O’Loane added a score early in the second half and it was game on.
Kelly remembers the dreaded feeling again, of seeing another chance at glory dissolve before his very eyes.
“I remember saying to myself “we’re beat again” and then we got a free 40 yards out,” he added.
“I took it on and scored it to take it back [to one point] and it broke Bellaghy’s momentum. It started making them think.”
The game then hinged on goal chances. Ballinascreen were starting to turn the screw but there was still time for drama.
First it was Paddy McNally who came to Ballinascreen’s rescue to deny Sean O’Neill a certain goal. McNally’s pass started a breakaway move upfield with Tommy McKenna popping over a vital sore to settle matters.
Tony Moran began to control the game but they needed McNally to pull off another save to keep ‘Screen in control.
In the end, it was the Bellaghy net that was bulging.
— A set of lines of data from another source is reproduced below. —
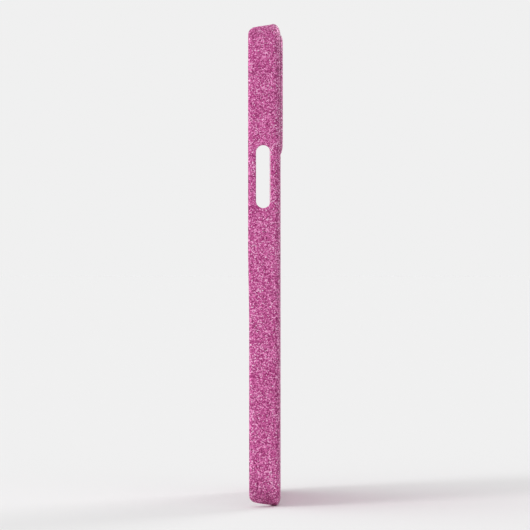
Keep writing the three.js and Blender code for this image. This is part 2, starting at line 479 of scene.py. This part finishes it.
class Nodes:
    """Adds shader nodes to a material or a world, and links them."""

    def __init__(self, owner, shader):
        owner.use_nodes = True
        self.tree = owner.node_tree
        self.shader = self.tree.nodes[shader]

    def feed(self, socket, value):
        """Links a socket to another one, or sets its value."""
        if isinstance(value, bpy.types.NodeSocket):
            self.tree.links.new(value, socket)
        else:
            socket.default_value = value

    def feed_named(self, node, inputs):
        for key, value in inputs.items():
            self.feed(node.inputs[key.replace("_", " ")], value)

    def add(self, kind, settings=None, **inputs):
        node = self.tree.nodes.new(kind)
        for key, value in (settings or {}).items():
            setattr(node, key, value)
        self.feed_named(node, inputs)
        return node

    def surface(self, **inputs):
        self.feed_named(self.shader, inputs)

    def math(self, operation, a, b, clamp=False):
        node = self.add("ShaderNodeMath", {"operation": operation, "use_clamp": clamp})
        self.feed(node.inputs[0], a)
        self.feed(node.inputs[1], b)
        return node.outputs[0]

    def mixed(self, a, b, share):
        """Mostly a, with b's share of it."""
        return self.math("ADD", self.math("MULTIPLY", a, 1 - share), self.math("MULTIPLY", b, share))

    def between(self, value, low, high):
        """Spreads a value of 0 to 1 from low to high."""
        return self.math("ADD", self.math("MULTIPLY", value, high - low), low)

    def vector(self, operation, a, b=None, scale=None):
        node = self.add("ShaderNodeVectorMath", {"operation": operation})
        self.feed(node.inputs[0], a)
        if b is not None:
            self.feed(node.inputs[1], b)
        if scale is not None:
            self.feed(node.inputs["Scale"], scale)
        return node.outputs["Value" if operation == "DOT_PRODUCT" else "Vector"]

    def eased(self, value, low, high, start, end):
        """Goes smoothly from start to end as the value goes from low to high."""
        node = self.add(
            "ShaderNodeMapRange", {"interpolation_type": "SMOOTHSTEP"},
            Value=value, From_Min=low, From_Max=high, To_Min=start, To_Max=end)
        return node.outputs["Result"]

    def ramp(self, value, stops):
        node = self.tree.nodes.new("ShaderNodeValToRGB")
        elements = node.color_ramp.elements
        while len(elements) < len(stops):
            elements.new(0.5)
        for element, (position, colour) in zip(elements, stops):
            element.position = position
            element.color = (*colour, 1)
        self.feed(node.inputs[0], value)
        return node.outputs[0]

    def place(self):
        """Object coordinates, in metres."""
        return self.add("ShaderNodeTexCoord").outputs["Object"]

    def random(self, texture):
        """A texture cell's three random numbers."""
        return self.add("ShaderNodeSeparateColor", Color=texture.outputs["Color"]).outputs


def new_material(name):
    """A material, and the helper that builds its nodes."""
    material = bpy.data.materials.new(name)
    return material, Nodes(material, "Principled BSDF")


def srgb(red, green, blue):
    """Linear colour from sRGB values out of 255."""
    return tuple(
        c / 12.92 if c <= 0.04045 else ((c + 0.055) / 1.055) ** 2.4
        for c in (red / 255, green / 255, blue / 255)
    )


# The glitter's shades, from the dullest flakes to the brightest
FLAKES = [
    (0.00, srgb(94, 12, 62)),
    (0.18, srgb(130, 32, 90)),
    (0.38, srgb(168, 62, 124)),
    (0.59, srgb(199, 92, 154)),
    (0.75, srgb(240, 134, 196)),
    (0.87, srgb(255, 190, 232)),
    (1.00, srgb(255, 246, 253)),
]
SHELL_SHADES = [(0.3, srgb(226, 202, 214)), (0.7, srgb(235, 213, 224))]
PILE_SHADES = [(0.3, srgb(150, 132, 142)), (0.5, srgb(186, 170, 179)), (0.7, srgb(214, 201, 208))]
FLAKE_MM = 0.28
SMALLER, SMALL_SHARE = 1.7, 0.26     # how many times smaller the small flakes are, and their share of a shade
FLAKE_TILT = 0.55
METAL_FROM, METAL = 0.45, 0.55       # flakes whose random number is above the one are metallic by the other
DRIFT = 0.16                 # how far the flakes drift in shade over the case, as a share of that range


def glitter_material(name, highlight_lift=0.0):
    """Flakes of random shade and tilt. A lift above 0 moves every flake towards the bright end of FLAKES: a
    painted highlight over the whole piece.
    """
    material, n = new_material(name)
    place = n.place()
    scale = 1 / (FLAKE_MM * MM)
    flakes = n.add("ShaderNodeTexVoronoi", Vector=place, Scale=scale, Randomness=1.0)
    small = n.add("ShaderNodeTexVoronoi", Vector=place, Scale=scale * SMALLER, Randomness=1.0)
    drift = n.add("ShaderNodeTexNoise", Vector=place, Scale=160.0, Detail=3.0, Roughness=0.6)
    shade, gloss, metal = n.random(flakes)[:3]
    mixed = n.mixed(shade, n.random(small)[0], SMALL_SHARE)
    cloud = n.math("MULTIPLY", n.math("SUBTRACT", drift.outputs[0], 0.5 - highlight_lift / DRIFT), DRIFT)
    colour = n.ramp(n.math("ADD", mixed, cloud, clamp=True), FLAKES)
    centred = n.vector("SUBTRACT", flakes.outputs["Color"], (0.5, 0.5, 0.5))
    tilt = n.vector("SCALE", centred, scale=FLAKE_TILT)
    normal = n.add("ShaderNodeNewGeometry").outputs["Normal"]
    facing = n.vector("NORMALIZE", n.vector("ADD", normal, tilt))
    metallic = n.math("MULTIPLY", n.math("GREATER_THAN", metal, METAL_FROM), METAL)
    n.surface(
        Base_Color=colour, Roughness=n.between(gloss, 0.32, 0.62), Metallic=metallic,
        Normal=facing, Specular_IOR_Level=0.22)
    return material


def shell_material():
    """Pale satin plastic with a fine moulded grain."""
    material, n = new_material("moulded_polycarbonate")
    place = n.place()
    cloud = n.add("ShaderNodeTexNoise", Vector=place, Scale=90.0, Detail=4.0)
    grain = n.add("ShaderNodeTexNoise", Vector=place, Scale=5200.0, Detail=2.0).outputs[0]
    bump = n.add("ShaderNodeBump", Strength=0.25, Distance=0.00004, Height=grain)
    n.surface(
        Base_Color=n.ramp(cloud.outputs[0], SHELL_SHADES), Roughness=n.between(grain, 0.3, 0.52),
        Normal=bump.outputs[0], Subsurface_Weight=0.08, Subsurface_Scale=0.001)
    return material


def lining_material():
    """Short pile brushed along the case, with a faint nap."""
    material, n = new_material("microfibre")
    place = n.place()
    strands = n.vector("MULTIPLY", place, (1.0, 4.0, 1.0))
    brushed = n.vector("MULTIPLY", place, (1.0, 2.2, 1.0))
    pile = n.add(
        "ShaderNodeTexNoise", Vector=strands, Scale=2600.0, Detail=4.0, Roughness=0.7).outputs[0]
    nap = n.add(
        "ShaderNodeTexNoise", Vector=brushed, Scale=40.0, Detail=2.0, Roughness=0.5).outputs[0]
    bump = n.add("ShaderNodeBump", Strength=0.5, Distance=0.00012, Height=pile)
    n.surface(
        Base_Color=n.ramp(n.mixed(pile, nap, 0.1), PILE_SHADES), Roughness=n.between(nap, 0.8, 0.95),
        Normal=bump.outputs[0], Sheen_Weight=0.35, Sheen_Roughness=0.45)
    return material


# ---------------------------------------------------------------- the pieces

def add_piece(obj, node, material, name):
    """Finishes a piece: names it, gives it its material, hangs it on the root body and hides the CAD solid it
    stands for.
    """
    obj.name = name
    obj.data.name = name
    finish_shading(obj)
    obj.data.materials.clear()
    obj.data.materials.append(material)
    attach(obj, "root")
    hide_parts(node)


wrap = wall_solid("wrap", wrap_section)
cut_openings(wrap)
cut(wrap, seam_cutter())
add_piece(wrap, "glitter_wrap", glitter_material("pink_glitter"), "glitter_film")

shell = wall_solid("shell", shell_section)
cut_openings(shell)
add_piece(shell, "shell", shell_material(), "case_shell")

bezel = bezel_solid()
# The surround's flakes are a shade brighter than the film's: a painted highlight that makes the raised ring
# stand out
add_piece(bezel, "camera_bezel", glitter_material("bezel_glitter", highlight_lift=0.06), "camera_surround")

lining = lining_solid()
add_piece(lining, "back_lining", lining_material(), "microfibre_lining")
lining_size = (LINING_WIDTH, LINING_HEIGHT)
hole = CAMERA_SIZE + 2 * LINING_MARGIN
lining_area = rounded_area(*lining_size, lining_radius())
lining_area -= rounded_area(hole, hole, CAMERA_R + LINING_MARGIN)


# ---------------------------------------------------------------- studio

FLOOR_SHADE = 0.835
FLOOR_REACH = 20.0           # metres, each way
BACKDROP = 0.871             # the pale band that stands behind the case, all round
BAND_LOW, BAND_HIGH = 0.1, 0.22      # heights of a direction between which the band gives way to the sky
BRIGHT_SIDE = (-0.85, -0.35, 0.4)
DIM_AT, BRIGHT_AT = -0.75, 0.85      # how far along BRIGHT_SIDE the sky is at its dimmest and brightest
DIM, BRIGHT = 0.3, 1.07
LENS, SENSOR = 210.45, 36
CLIP_END = 100               # metres
CAMERA_X = FRONT + 5.2
CAMERA_Z = 74.54
CAMERA_AWAY = 950            # from the side wall


def add_floor():
    """A plain matt floor that reaches far beyond the case."""
    mesh = bpy.data.meshes.new("floor")
    corners = [
        (sx * FLOOR_REACH, sy * FLOOR_REACH, 0) for sx, sy in ((-1, -1), (1, -1), (1, 1), (-1, 1))]
    mesh.from_pydata(corners, [], [(0, 1, 2, 3)])
    floor = bpy.data.objects.new("floor", mesh)
    bpy.context.scene.collection.objects.link(floor)
    material, n = new_material("studio_floor")
    shade = (FLOOR_SHADE, FLOOR_SHADE, FLOOR_SHADE, 1)
    n.surface(Base_Color=shade, Roughness=1.0, Specular_IOR_Level=0.0)
    mesh.materials.append(material)


def add_world():
    """A pale backdrop round the horizon, and above it a sky that is brightest towards BRIGHT_SIDE."""
    world = bpy.data.worlds.new("studio")
    bpy.context.scene.world = world
    n = Nodes(world, "Background")
    direction = n.add("ShaderNodeTexCoord").outputs["Generated"]
    along = n.vector("DOT_PRODUCT", direction, Vector(BRIGHT_SIDE).normalized())
    height = n.add("ShaderNodeSeparateXYZ", Vector=direction).outputs["Z"]
    sky = n.eased(along, DIM_AT, BRIGHT_AT, DIM, BRIGHT)
    strength = n.eased(height, BAND_LOW, BAND_HIGH, BACKDROP, sky)
    n.surface(Color=(1, 1, 1, 1), Strength=strength)


def add_sun(name, towards, energy, softness):
    """A far, soft light that stands in the direction `towards` and looks `softness` degrees wide."""
    light = bpy.data.lights.new(name, "SUN")
    light.energy = energy
    light.angle = math.radians(softness)
    lamp = bpy.data.objects.new(name, light)
    lamp.rotation_euler = Vector(towards).to_track_quat("Z", "Y").to_euler()
    bpy.context.scene.collection.objects.link(lamp)


def add_camera():
    """A long lens, level and square on to the side-button side."""
    data = bpy.data.cameras.new("camera")
    data.sensor_width = SENSOR
    data.lens = LENS
    data.clip_end = CLIP_END
    camera = bpy.data.objects.new("camera", data)
    camera.location = Vector((CAMERA_X, -WIDTH / 2 - CAMERA_AWAY, CAMERA_Z)) * MM
    camera.rotation_euler = (math.pi / 2, 0, 0)
    bpy.context.scene.collection.objects.link(camera)
    bpy.context.scene.camera = camera


add_floor()
add_world()
add_sun("key", towards=(-0.76, -0.54, 0.44), energy=0.9, softness=22)
add_sun("back_light", towards=(0.5, 0.7, 0.5), energy=0.75, softness=30)
add_camera()
bpy.context.scene.view_settings.view_transform = "Standard"
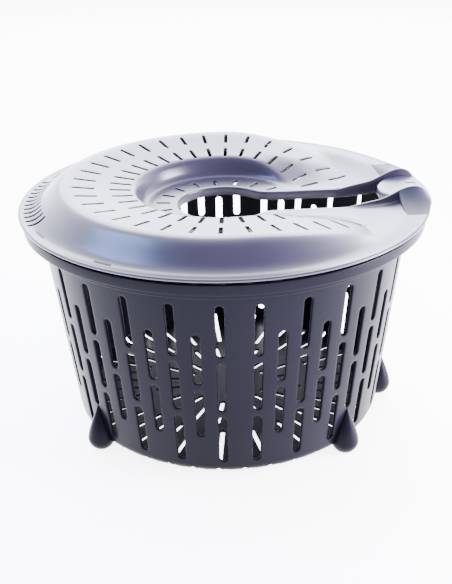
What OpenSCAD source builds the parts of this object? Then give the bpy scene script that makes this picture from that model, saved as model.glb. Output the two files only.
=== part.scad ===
// Salad basket with feet and a turning, lift-off lid whose keyhole runs out to a side handle.
// Origin: on the table, on the basket's axis. +Z up, +X through the handle. Millimetres.
// "az" is an angle about +Z counted from -Y, so the handle is at az 90.

/* [Basket] */
// Outer radius of the band round the rim
rim_r = 133; // [130:1:160]
// Height of the top of the rim above the table
rim_z = 148.5; // [120:0.5:180]
// Outer radius of the wall at the floor
base_r = 107; // [92:1:112]
// Thickness of the wall and of the floor
wall_t = 2.2; // [1.8:0.1:3]
// Clear height under the floor
floor_z = 4; // [3:0.5:8]
// Radius of the corner between floor and wall
corner_r = 6; // [4:0.5:8]

/* [Rim] */
// Thickness of the band and of the gutter floor
band_t = 2.2; // [1.8:0.1:3]
// Width of the gutter between wall and band
gutter_w = 8.3; // [7.8:0.1:10]
// Depth of the gutter
gutter_d = 4.5; // [4:0.1:6]
// Height of the lower band under the gutter
skirt_h = 4.7; // [4:0.1:10]
// Inward reach of the lip that holds the clips
lip_w = 1.1; // [0.8:0.1:1.6]
// Height of that lip
lip_h = 1.2; // [0.8:0.1:1.6]

/* [Wall slots] */
// Width of a wall slot
slot_w = 5.2; // [3:0.2:7]
// Bridge between two slots of a column
bridge_h = 4.6; // [3:0.2:9]
// Plain wall below the lowest slot, from the table
slots_low_z = 14.1; // [13.5:0.1:24]
// Plain wall between the top slot and the rim's skirt
slots_top_gap = 7.8; // [2:0.1:12]
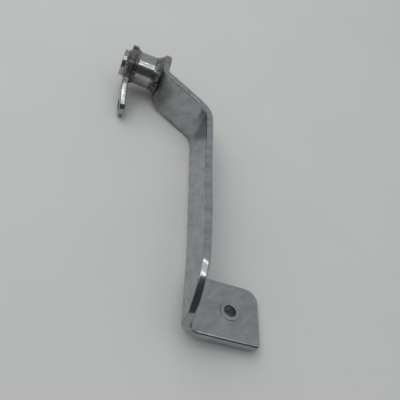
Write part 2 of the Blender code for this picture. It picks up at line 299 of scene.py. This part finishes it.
def addPiece(name, points, faces, material, nodes):
    # A closed mesh in the bench's axes whose faces point outwards, riding on the root
    a, b, c = (points[faces[:, k]] for k in (0, 1, 2))
    volume = np.einsum("ij,ij->i", a, np.cross(b, c)).sum()
    if faces.shape[1] == 4:
        d = points[faces[:, 3]]
        volume += np.einsum("ij,ij->i", a, np.cross(c, d)).sum()
    if volume < 0:
        faces = faces[:, ::-1]
    mesh = bpy.data.meshes.new(name)
    mesh.from_pydata(points.tolist(), [], faces.tolist())
    mesh.polygons.foreach_set("use_smooth", np.ones(len(mesh.polygons), bool))
    mesh.materials.append(material)
    mesh.update()
    piece = addObject(name, mesh)
    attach(piece, root)
    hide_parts(*nodes)
    return piece


def roundedLoop(corners, radii, steps, spacing):
    # A closed outline whose corners are quadratic curves and whose straights are cut closer towards their ends
    corners = np.array(corners, float)
    radii = np.array(radii, float)[:, None]
    before = np.roll(corners, 1, axis=0) - corners
    after = np.roll(corners, -1, axis=0) - corners
    start = corners + radii * before / np.linalg.norm(before, axis=1, keepdims=True)
    end = corners + radii * after / np.linalg.norm(after, axis=1, keepdims=True)
    t = np.linspace(0, 1, steps + 1)[None, :, None]
    curve = (1 - t) ** 2 * start[:, None] + 2 * t * (1 - t) * corners[:, None] + t ** 2 * end[:, None]
    share = (1 - np.cos(np.pi * np.arange(1, spacing) / spacing)) / 2
    share = share[None, :, None]
    straight = end[:, None] * (1 - share) + np.roll(start, -1, axis=0)[:, None] * share
    return np.concatenate([curve, straight], axis=1).reshape(-1, 2)


def turned(name, profile, count, material, nodes):
    # A closed (place, radius) outline turned round the pivot axis: X = place, Y = r cos a, Z = r sin a
    angle = np.linspace(0, 2 * np.pi, count, endpoint=False)[:, None]
    place, radius = profile[None, :, 0], profile[None, :, 1]
    points = np.stack(np.broadcast_arrays(place, radius * np.cos(angle), radius * np.sin(angle)), axis=-1)
    faces = gridFaces(count, len(profile))
    return addPiece(name, toBench(points.reshape(-1, 3)), faces, material, nodes)


tube = {
    "barrelRadius": 0.0123,
    "barrelFrom": 0.0048,
    "barrelTo": 0.0250,
    "spigotRadius": 0.0099,
    "stubEnd": -0.0046,
    "armEnd": 0.0303,
    "boreRadius": 0.0072,
    "edgeRound": 0.0007,
    "shoulderRound": 0.0005,
    "cornerSteps": 5,
    "straightSteps": 9,
    "count": 160,
}
edge, shoulder = tube["edgeRound"], tube["shoulderRound"]
tubeProfile = roundedLoop(
    [(tube["armEnd"], tube["spigotRadius"]), (tube["barrelTo"], tube["spigotRadius"]),
     (tube["barrelTo"], tube["barrelRadius"]), (tube["barrelFrom"], tube["barrelRadius"]),
     (tube["barrelFrom"], tube["spigotRadius"]), (tube["stubEnd"], tube["spigotRadius"]),
     (tube["stubEnd"], tube["boreRadius"]), (tube["armEnd"], tube["boreRadius"])],
    [edge, shoulder, edge, edge, shoulder, edge, edge, edge], tube["cornerSteps"], tube["straightSteps"])
turned("pivotTube", tubeProfile, tube["count"], tubeChrome, ["pivot_tube"])
print("pivot tube turned")


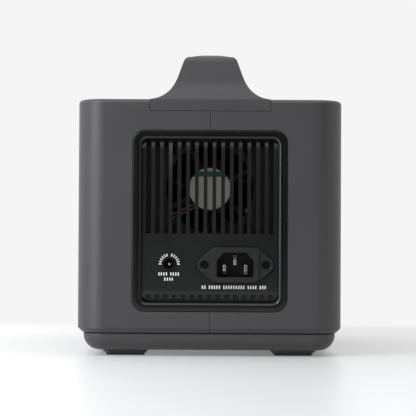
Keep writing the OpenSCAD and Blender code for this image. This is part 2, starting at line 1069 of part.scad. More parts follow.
// Plain bars in place of printing
module front_marks() {
    color(white) {
        bar(-3, 11, 108.4, 0.8);
        for (i = [0:2])
            bar(sock_x - 5 + i * 3.6, sock_x - 2.4 + i * 3.6, 108.4, 0.8);
        bar(29, 37, 108.4, 0.8);
        for (x = usb_x) {
            bar(x - 3, x + 3, 93.4, 0.8);
            bar(x - 2, x + 2, 82, 0.8);
        }
    }
}

module display_window() {
    color([0.02, 0.02, 0.03])
        plate_y(back_y + 0.1, face_y - 0.1)
            translate([0, win_z])
                rrect(win_w - 0.2, win_h - 0.2, 1.9);
}

module display_module() {
    color([0.05, 0.12, 0.2])
        difference() {
            plate_y(back_y - 4, back_y)
                translate([0, win_z])
                    rrect(win_w + 4, win_h + 1.6, 1);
            // lit field behind the window
            plate_y(back_y - 0.6, back_y + 1)
                translate([0, win_z])
                    square([win_w - 8, win_h - 5], center = true);
        }
}

module socket_place() {
    translate([sock_x, 0, sock_z])
        children();
}

module socket_body() {
    mouth_y = face_y + 1.5;
    floor_y = mouth_y - sock_d;
    color(near_black)
        socket_place()
            difference() {
                union() {
                    rod_y(sock_r + 4.2, face_y, mouth_y);
                    rod_y(sock_r + 2.8, floor_y - 4, face_y);
                    rod_y(sock_r - 1, floor_y - 17, floor_y - 3);
                }
                rod_y(sock_r, floor_y, mouth_y + 1);
                for (s = [-1, 1])
                    translate([s * 9.5, 0, 0])
                        rod_y(3.2, floor_y - 18, floor_y + 1);
                // slots in the wall for the earth clips
                for (s = [-1, 1])
                    translate([-2.6, floor_y, s * (sock_r + 0.4) - 1])
                        cube([5.2, sock_d - 3.9, 2]);
            }
}

module socket_contacts() {
    floor_y = face_y + 1.5 - sock_d;
    color(brass)
        socket_place()
            for (s = [-1, 1])
                translate([s * 9.5, 0, 0])
                    difference() {
                        rod_y(3.2, floor_y - 17, floor_y - 0.4);
                        rod_y(2.45, floor_y - 15, floor_y);
                    }
}

module socket_earth_clips() {
    floor_y = face_y + 1.5 - sock_d;
    color(steel)
        socket_place()
            for (s = [-1, 1])
                translate([-2.5, floor_y, s * (sock_r + 0.6) - 0.4])
                    cube([5, sock_d - 4, 0.8]);
}

// The hinge of the cap: its height above the socket's axis, and its Y
cap_hz = 15.6;
cap_hy = face_y + 2.2;
cap_r = 1.4;
ring_y = face_y + 0.7;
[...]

Seamus McKee’s pace took him behind full-back Austin Mulholland and he was quick enough to flick past ‘keeper Paddy McTaggart to seal victory.
The foundations laid by Mick Lawless were built on by ‘Cos’ McGuigan.
Underage titles have come and gone since, but the 1973 team remain the last group to take home the biggest prize.
Since then, Ballinascreen played in five county senior finals and lost to Lavey (twice), Bellaghy, Ballinderry and Sleacht Néill, all of whom went on to win Ulster.
Next month, Ballinascreen will celebrate another anniversary, the club’s 90th year.
For Brendan Kelly and the men of 1973, they’ll be hoping a crop come along soon to banish their name of the club’s last championship winning team.